面向大规模知识库的大语言模型知识缺陷发现

Discovering Knowledge Deficiencies of Language Models on Massive Knowledge Base

摘要 Abstract

大型语言模型(LLMs)具有令人印象深刻的语言能力,但往往无法忠实地保留事实性知识,导致出现幻觉和不可靠的输出。通过全面评估来理解LLMs的知识缺陷在计算上是难以承受的,特别是对于闭源权重模型而言。我们提出了随机误差上升(SEA),这是一种在严格查询预算下对闭源权重LLMs中的知识缺陷(错误)进行发现的可扩展且高效的框架。SEA不简单地探测所有知识候选者,而是将错误发现形式化为一个随机优化过程:它通过利用先前观察到的失败之间的语义相似性,迭代检索新的高错误候选者。为了进一步提高搜索效率和覆盖范围,SEA在文档和段落级别采用分层检索,并构建关系有向无环图来建模错误传播并识别系统性失败模式。实证结果显示,SEA发现的知识错误比自动化能力发现多40.7倍,比AutoBencher多26.7%,同时将每项错误的成本分别降低了599倍和9倍。人工评估确认了生成问题的高质量,消融和收敛分析验证了SEA中每个组件的贡献。对发现的错误的进一步分析揭示了LLMs家族中相关的失败模式和重复性缺陷,突显了未来LLMs开发中需要更好的数据覆盖率和针对性微调的需求。

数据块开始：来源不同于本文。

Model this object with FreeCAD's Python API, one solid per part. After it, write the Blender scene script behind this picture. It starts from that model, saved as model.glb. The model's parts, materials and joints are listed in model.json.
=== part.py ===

Large language models (LLMs) possess impressive linguistic capabilities but often fail to faithfully retain factual knowledge, leading to hallucinations and unreliable outputs. Understanding LLMs' knowledge deficiencies by exhaustively evaluating against full-scale knowledge bases is computationally prohibitive, especially for closed-weight models. We propose stochastic error ascent (SEA), a scalable and efficient framework for discovering knowledge deficiencies (errors) in closed-weight LLMs under a strict query budget. Rather than naively probing all knowledge candidates, SEA formulates error discovery as a stochastic optimization process: it iteratively retrieves new high-error candidates by leveraging the semantic similarity to previously observed failures. To further enhance search efficiency and coverage, SEA employs hierarchical retrieval across document and paragraph levels, and constructs a relation directed acyclic graph to model error propagation and identify systematic failure modes. Empirically, SEA uncovers 40.7x more knowledge errors than Automated Capability Discovery and 26.7% more than AutoBencher, while reducing the cost-per-error by 599x and 9x, respectively. Human evaluation confirms the high quality of generated questions, while ablation and convergence analyses validate the contribution of each component in SEA. Further analysis on the discovered errors reveals correlated failure patterns across LLM families and recurring deficits, highlighting the need for better data coverage and targeted fine-tuning in future LLM development.